In the study, led by researchers at Queen’s University Belfast in Northern Ireland, four domesticated dogs were trained to recognize various odors. Then, thirty-six human participants were given mathematical exercises intended to stress them out. The researchers collected data about their stress levels, including heart rate, blood pressure, and respiration, before and after the exercises. In addition, they wiped the back of their necks to take a sweat sample with a piece of gauze.

This resulted in “stressed” samples that the dogs were trained to identify from “relaxed” ones and completely blank samples for controls. The canines were first rewarded for identifying between stressed and clean samples in a preliminary trial. Then, the relaxed samples were introduced, and the dogs were trained to distinguish between them over 720 trials.

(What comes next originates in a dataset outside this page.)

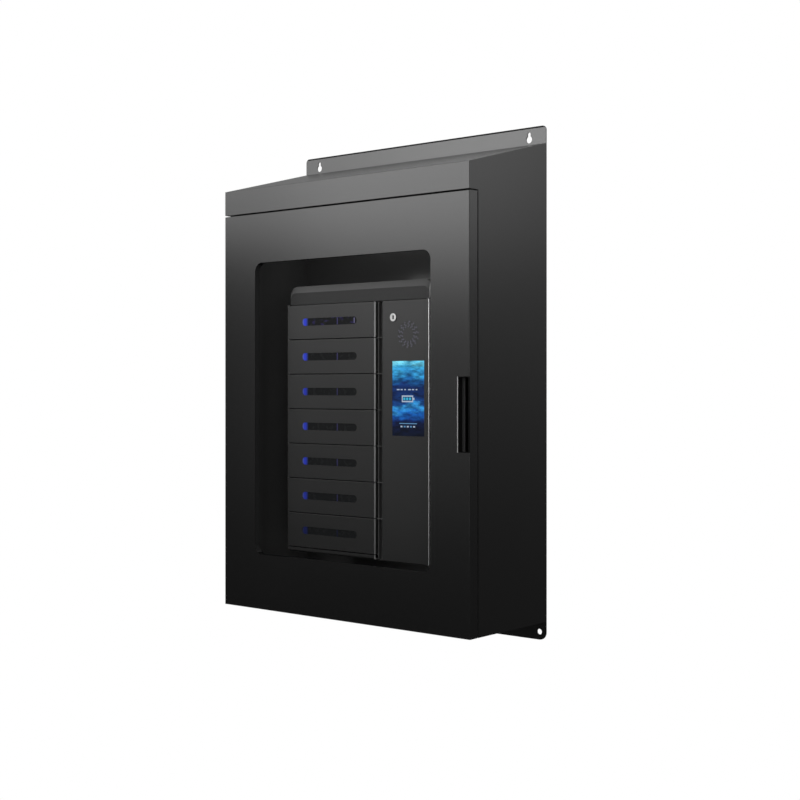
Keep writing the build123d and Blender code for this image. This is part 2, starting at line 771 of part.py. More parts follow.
with BuildPart() as latch_units:
    for number in range(1, bay_count + 1):
        latch_z = (bay_middle(number) - latch_height / 2, bay_middle(number) + latch_height / 2)
        latch_span = (web_right, web_right + latch_width)
        latch_front = channel_floor - case_sheet
        block(latch_span, (latch_front - latch_depth, latch_front), latch_z)
        bolt_bore = bolt_radius + bolt_play
        rod_across(latch_span, bolt_depth, bay_middle(number), bolt_bore, mode=Mode.SUBTRACT)
latch_units.part.label = "latch_units"
export_step(latch_units.part, "parts/latch_units.step")

# ==== Electrics ====

# Sealed charging modules, one on the back wall of each bay, each with a gland for its lead.
with BuildPart() as charging_modules:
    port_x = leaf_left + port_from_left
    port_front = back_front + port_size[1]
    port_span = (port_x - port_size[0] / 2, port_x + port_size[0] / 2)
    for number in range(1, bay_count + 1):
        port_z = bay_middle(number)
        block(port_span, (back_front, port_front), (port_z - port_size[2] / 2, port_z + port_size[2] / 2))
        rod_out(port_x, (port_front, port_front + lead_gland_length), port_z, lead_gland_radius)
charging_modules.part.label = "charging_modules"
export_step(charging_modules.part, "parts/charging_modules.step")

with BuildPart() as control_board:
    board_z = case_ceiling - board_drop - board_size[2] / 2
    board_back = back_front + board_standoff
    board_front = board_back + board_size[1]
    block(
        (compartment_x - board_size[0] / 2, compartment_x + board_size[0] / 2),
        (board_back, board_front),
        (board_z - board_size[2] / 2, board_z + board_size[2] / 2),
    )
    for side in (-1, 1):
        for end in (-1, 1):
            post_x = compartment_x + side * (board_size[0] / 2 - 2 * standoff_radius)
            post_z = board_z + end * (board_size[2] / 2 - 2 * standoff_radius)
            rod_out(post_x, (back_front, board_back), post_z, standoff_radius)
    for step in (-1, 0, 1):
        chip_z = board_z + step * board_size[2] / 4
        chip_half = board_size[2] / 14
        block(
            (compartment_x - chip_half, compartment_x + chip_half),
            (board_front, board_front + 2 * board_size[1]),
            (chip_z - chip_half, chip_z + chip_half),
        )
control_board.part.label = "control_board"
export_step(control_board.part, "parts/control_board.step")

with BuildPart() as power_supply:
    supply_z = (case_floor + supply_lift, case_floor + supply_lift + supply_size[2])
    block(
        (compartment_x - supply_size[0] / 2, compartment_x + supply_size[0] / 2),
        (back_front, back_front + supply_size[1]),
        supply_z,
    )
    for screw_z in screw_zs:
        rod_out(
            screw_xs[1],
            (back_front, back_front + 2 * screw_head_height),
            screw_z,
            screw_head_radius + 1,
            mode=Mode.SUBTRACT,
        )
power_supply.part.label = "power_supply"
export_step(power_supply.part, "parts/power_supply.step")

with BuildPart() as power_inlet:
    inlet_base = case_bottom - inlet_flange_thickness
    block(
        (inlet_x - inlet_size[0] / 2, inlet_x + inlet_size[0] / 2),
        (inlet_depth - inlet_size[1] / 2, inlet_depth + inlet_size[1] / 2),
        (case_bottom, case_bottom + inlet_size[2]),
    )
    block(
        (inlet_x - inlet_size[0] / 2 - inlet_flange, inlet_x + inlet_size[0] / 2 + inlet_flange),
        (inlet_depth - inlet_size[1] / 2 - inlet_flange, inlet_depth + inlet_size[1] / 2 + inlet_flange),
        (inlet_base, case_bottom),
    )
    block(
        (inlet_x - inlet_hollow[0] / 2, inlet_x + inlet_hollow[0] / 2),
        (inlet_depth - inlet_hollow[1] / 2, inlet_depth + inlet_hollow[1] / 2),
        (inlet_base, inlet_base + inlet_hollow[2]),
        mode=Mode.SUBTRACT,
    )
    for step in (-1, 0, 1):
        pin_x = inlet_x + step * inlet_pin_spacing
        block(
            (pin_x - inlet_pin[0] / 2, pin_x + inlet_pin[0] / 2),
            (inlet_depth - inlet_pin[1] / 2, inlet_depth + inlet_pin[1] / 2),
            (inlet_base + inlet_hollow[2] - inlet_pin[2], inlet_base + inlet_hollow[2]),
        )
power_inlet.part.label = "power_inlet"
export_step(power_inlet.part, "parts/power_inlet.step")

# ==== Bay doors with their smoked windows, and the latch bolts ====

for number in range(1, bay_count + 1):
    middle = bay_middle(number)
    leaf_span = (middle - leaf_height / 2, middle + leaf_height / 2)

    with BuildPart() as bay_door:
        block((leaf_left, leaf_right), (leaf_back, face_depth), leaf_span)
        hinge_edge = bay_door.faces().sort_by(Axis.Y)[0].edges().filter_by(Axis.Z).sort_by(Axis.X)[0]
        fillet(hinge_edge, min(leaf_hinge_round, leaf_thickness - leaf_round))
        face_edges = bay_door.faces().sort_by(Axis.Y)[0].edges()
        fillet(face_edges - face_edges.filter_by(Axis.Z).sort_by(Axis.X)[0:1], leaf_round)
        with BuildSketch(Plane.XZ.offset(leaf_back)):
            with Locations((slot_x, middle)):
                SlotOverall(slot_length, slot_height)
        extrude(amount=leaf_thickness, mode=Mode.SUBTRACT)
        # The closing edge is folded back over its whole height, and the strike stands behind the fold.
        block(
            (strike_right - return_sheet, strike_right),
            (leaf_back - return_depth, leaf_back),
            (leaf_span[0] + return_inset, leaf_span[1] - return_inset),
        )
        block(
            (strike_right - strike_thickness, strike_right),
            (strike_end, leaf_back),
            (middle - strike_height / 2, middle + strike_height / 2),
        )
        strike_hole = bolt_radius + strike_clearance
        strike_span = (strike_right - strike_thickness, strike_right)
        rod_across(strike_span, bolt_depth, middle, strike_hole, mode=Mode.SUBTRACT)
        lower_hole = (leaf_span[0], leaf_span[0] + pivot_hole_depth)
        upper_hole = (leaf_span[1] - pivot_hole_depth, leaf_span[1])
        for hole_span in (lower_hole, upper_hole):
            rod_up(bay_pivot_x, pivot_depth, hole_span, pivot_bore, mode=Mode.SUBTRACT)
    bay_door.part.label = f"bay_door_{number}"
    export_step(bay_door.part, f"parts/bay_door_{number}.step")

    with BuildPart() as bay_window:
        flange_length = slot_length + 2 * glazing_border
        flange_height = slot_height + 2 * glazing_border
        with BuildSketch(Plane.XZ.offset(leaf_back - glazing_flange)):
            with Locations((slot_x, middle)):
                RectangleRounded(flange_length, flange_height, glazing_border)
        extrude(amount=glazing_flange)
        with BuildSketch(Plane.XZ.offset(leaf_back)):
            with Locations((slot_x, middle)):
                SlotOverall(slot_length, slot_height)
        extrude(amount=leaf_thickness - glazing_recess)
        light_left = slot_x - slot_length / 2
        block(
            (light_left, light_left + light_length),
            (leaf_back - glazing_flange - light_depth, leaf_back - glazing_flange),
            (middle - slot_height / 2, middle + slot_height / 2),
        )
    bay_window.part.label = f"bay_window_{number}"
    export_step(bay_window.part, f"parts/bay_window_{number}.step")

    with BuildPart() as latch_bolt:
        rod_across((bolt_tip, bolt_tip + bolt_length), bolt_depth, middle, bolt_radius)
    latch_bolt.part.label = f"latch_bolt_{number}"
    export_step(latch_bolt.part, f"parts/latch_bolt_{number}.step")

# ==== Service door, screen, speaker and lock ====

with BuildPart() as service_door:
    block((service_left, service_right), (leaf_back, face_depth), (service_bottom, service_top))
    fillet(service_door.faces().sort_by(Axis.Y)[0].edges(), leaf_round)
    with BuildSketch(Plane.XZ.offset(leaf_back)):
        with Locations((screen_x, screen_z)):
            Rectangle(screen_width + 2 * glass_play, screen_height + 2 * glass_play)
        with Locations((lock_x, lock_z)):
            Circle(lock_body_radius + lock_play)
        with Locations((screen_x, speaker_z)):
            for ring, ring_radius in enumerate(sound_ring_radii):
                turn = (ring % 2) * 180 / sound_holes_per_ring
                with PolarLocations(ring_radius, sound_holes_per_ring, start_angle=turn):
                    Circle(sound_hole_radius)
    extrude(amount=leaf_thickness, mode=Mode.SUBTRACT)
    for hole_span in (
        (service_bottom, service_bottom + pivot_hole_depth),
        (service_top - pivot_hole_depth, service_top),
    ):
        rod_up(service_pivot_x, pivot_depth, hole_span, pivot_bore, mode=Mode.SUBTRACT)
service_door.part.label = "service_door"
export_step(service_door.part, "parts/service_door.step")

screen_span = (screen_x - screen_width / 2, screen_x + screen_width / 2)
screen_rise = (screen_z - screen_height / 2, screen_z + screen_height / 2)

with BuildPart() as touch_glass:
    block(screen_span, (face_depth - glass_thickness, face_depth), screen_rise)
touch_glass.part.label = "touch_glass"
export_step(touch_glass.part, "parts/touch_glass.step")

with BuildPart() as display_module:
    block(screen_span, (leaf_back, face_depth - glass_thickness), screen_rise)
    block(
        (screen_span[0] - module_border, screen_span[1] + module_border),
        (leaf_back - module_depth, leaf_back),
        (screen_rise[0] - module_border, screen_rise[1] + module_border),
    )
display_module.part.label = "display_module"
export_step(display_module.part, "parts/display_module.step")

with BuildPart() as speaker:
    rod_out(screen_x, (leaf_back - speaker_depth / 4, leaf_back), speaker_z, speaker_radius)
    with BuildSketch(Plane.XZ.offset(leaf_back - speaker_depth / 4)):
        with Locations((screen_x, speaker_z)):
            Circle(speaker_radius * 0.85)
    extrude(amount=-speaker_depth * 0.75, taper=25)
speaker.part.label = "speaker"
export_step(speaker.part, "parts/speaker.step")

with BuildPart() as lock_barrel:
    rod_out(lock_x, (face_depth, face_depth + lock_head_height), lock_z, lock_head_radius)
    chamfer(lock_barrel.edges().group_by(Axis.Y)[0], lock_head_height / 3)
    rod_out(lock_x, (lock_back, face_depth), lock_z, lock_body_radius)
    plug_bore = plug_radius + plug_play
    rod_out(lock_x, (lock_back, face_depth + lock_head_height), lock_z, plug_bore, mode=Mode.SUBTRACT)
lock_barrel.part.label = "lock_barrel"
export_step(lock_barrel.part, "parts/lock_barrel.step")

with BuildPart() as lock_nut:
    with BuildSketch(Plane.XZ.offset(leaf_back - nut_thickness)):
        with Locations((lock_x, lock_z)):
            RegularPolygon(nut_size / 2, 6, major_radius=False)
            Circle(lock_body_radius + plug_play, mode=Mode.SUBTRACT)
    extrude(amount=nut_thickness)
lock_nut.part.label = "lock_nut"
export_step(lock_nut.part, "parts/lock_nut.step")

plug_front = face_depth + lock_head_height - plug_recess
with BuildPart() as lock_plug:
    rod_out(lock_x, (lock_back, plug_front), lock_z, plug_radius)
    rod_out(lock_x, (cam_front - cam_thickness, lock_back), lock_z, spigot_radius)
    block(
        (lock_x - key_slot[0] / 2, lock_x + key_slot[0] / 2),
        (plug_front - key_slot[2], plug_front),
        (lock_z - key_slot[1] / 2, lock_z + key_slot[1] / 2),
        mode=Mode.SUBTRACT,
    )
lock_plug.part.label = "lock_plug"
export_step(lock_plug.part, "parts/lock_plug.step")

# The cam hangs straight down while the lock is open and turns to point behind the centre wall's jamb.
with BuildPart() as lock_cam:
    with BuildSketch(Plane.XZ.offset(cam_front - cam_thickness)):
        with Locations((lock_x, lock_z)):
            Circle(cam_width / 2)
        with Locations((lock_x, lock_z - cam_length / 2)):
            Rectangle(cam_width, cam_length)
        with Locations((lock_x, lock_z)):
            Circle(spigot_radius + plug_play, mode=Mode.SUBTRACT)
    extrude(amount=cam_thickness)
lock_cam.part.label = "lock_cam"
export_step(lock_cam.part, "parts/lock_cam.step")
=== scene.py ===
import json
import math

import bmesh
import bpy
from mathutils import Matrix, Vector


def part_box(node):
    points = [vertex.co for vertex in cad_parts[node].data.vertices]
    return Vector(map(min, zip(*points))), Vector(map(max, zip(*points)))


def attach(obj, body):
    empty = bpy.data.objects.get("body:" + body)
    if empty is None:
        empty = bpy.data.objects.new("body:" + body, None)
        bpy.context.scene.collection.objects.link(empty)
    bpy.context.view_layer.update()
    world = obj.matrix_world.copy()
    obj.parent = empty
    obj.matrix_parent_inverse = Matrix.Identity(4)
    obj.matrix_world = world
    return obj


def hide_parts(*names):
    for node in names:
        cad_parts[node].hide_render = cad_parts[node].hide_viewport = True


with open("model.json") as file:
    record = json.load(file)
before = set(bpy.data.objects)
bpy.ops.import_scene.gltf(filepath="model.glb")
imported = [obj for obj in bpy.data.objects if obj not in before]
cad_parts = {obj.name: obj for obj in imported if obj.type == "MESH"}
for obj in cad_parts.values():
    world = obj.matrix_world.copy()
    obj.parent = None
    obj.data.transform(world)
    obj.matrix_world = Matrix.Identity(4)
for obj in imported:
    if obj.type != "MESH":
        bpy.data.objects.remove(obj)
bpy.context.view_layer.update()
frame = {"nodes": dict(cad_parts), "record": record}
nodes = frame["nodes"]

MM = 0.001
BAYS = range(1, 8)
OUT, BACK, UP = Vector((0, -1, 0)), Vector((0, 1, 0)), Vector((0, 0, 1))


def corners(node):
    """Lowest and highest corner of a CAD node."""
    low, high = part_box(node)
    return Vector(low), Vector(high)


def face_middle(low, high, depth=None):
    """The middle of a box as seen from the front, on its front face or at another depth."""
    return Vector(((low.x + high.x) / 2, low.y if depth is None else depth, (low.z + high.z) / 2))


# ==== Ways of making a finish ====

# Nearly all values of a noise lie between these two.
NOISE_LOW, NOISE_HIGH = 0.3, 0.7


def new_finish(name, **values):
    """A new material, its node tree, its shader with these sockets filled, and the object's coordinates."""
    material = bpy.data.materials.new(name)
    material.use_nodes = True
    tree = material.node_tree
    shader = tree.nodes["Principled BSDF"]
    put(shader, **values)
    return material, tree, shader, new_node(tree, "TexCoord").outputs["Object"]


def fill(socket, value):
    """Give a node's socket a number, a colour or another node's output."""
    if isinstance(value, bpy.types.NodeSocket):
        socket.id_data.links.new(value, socket)
    else:
        socket.default_value = (*value, 1) if socket.type == "RGBA" else value


def put(node, **values):
    """Fill a node's sockets by name. An underscore stands for a space."""
    for name, value in values.items():
        fill(node.inputs[name.replace("_", " ")], value)


def new_node(tree, kind, **values):
    """A new node of a kind, with these sockets filled."""
    node = tree.nodes.new(f"ShaderNode{kind}")
    put(node, **values)
    return node


def noise(tree, place, scale, detail=3.0, roughness=0.5):
    """Soft random variation, as a value from 0 to 1."""
    node = new_node(tree, "TexNoise", Vector=place, Scale=scale, Detail=detail, Roughness=roughness)
    return node.outputs["Fac"]


def ramp(tree, value, stops):
    """Colours along a value, as (position, colour) stops."""
    node = new_node(tree, "ValToRGB", Fac=value)
    elements = node.color_ramp.elements
    elements[0].position, elements[0].color = stops[0][0], (*stops[0][1], 1)
    elements[1].position, elements[1].color = stops[-1][0], (*stops[-1][1], 1)
    for position, colour in stops[1:-1]:
        elements.new(position).color = (*colour, 1)
    return node.outputs["Color"]


def spread(tree, value, start, end, low=0.0, high=1.0):
    """A value moved from one range to another, which is 0 to 1 unless given."""
    node = new_node(tree, "MapRange", Value=value, From_Min=start, From_Max=end, To_Min=low, To_Max=high)
    return node.outputs["Result"]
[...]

Remarkably, 94% of the time, the dogs accurately identified the stress sample. The researchers view this as “strong proof” that certain smells are associated with stressful moods and that canines can identify such smells from those we generate at ease.

Four dogs trained to smell human stress
Top Left: Soot, Top Right: Fingal, Bottom Left: Winnie, Bottom Right: Treo. (Credit: Wilson et al., doi: 10.1371/journal.pone.0274143)

Clara Wilson, the study author and a Ph.D. student in the school of psychology at Queen’s, concluded:

“The findings show that we, as humans, produce different smells through our sweat and breath when we are stressed, and dogs can tell this apart from our smell when relaxed – even if it is someone they do not know.”

The researchers point out that the study did not examine whether dogs view stress in humans as positive or negative and that in actual situations, they probably make this determination based on other indicators like our breathing or tone of voice. However, they believe the findings could be helpful in training service dogs for veterans with post-traumatic stress disorder, which mainly relies on visual cues.

Wilson added

“This is the first study of its kind and provides evidence that dogs can smell stress from breath and sweat alone, which could be useful when training service dogs and therapy dogs. It also helps to shed more light on the human-dog relationship and adds to our understanding of how dogs may interpret and interact with human psychological states.”

The research was published on September 28, 2022, in the journal PLOS One.

Previous research found that dogs could also be trained to smell can in blood samples with almost 97% accuracy and COVID-19 with almost 100% accuracy. Dogs have also been trained to detect explosives, bacterial infections, malaria, and Parkinson’s disease.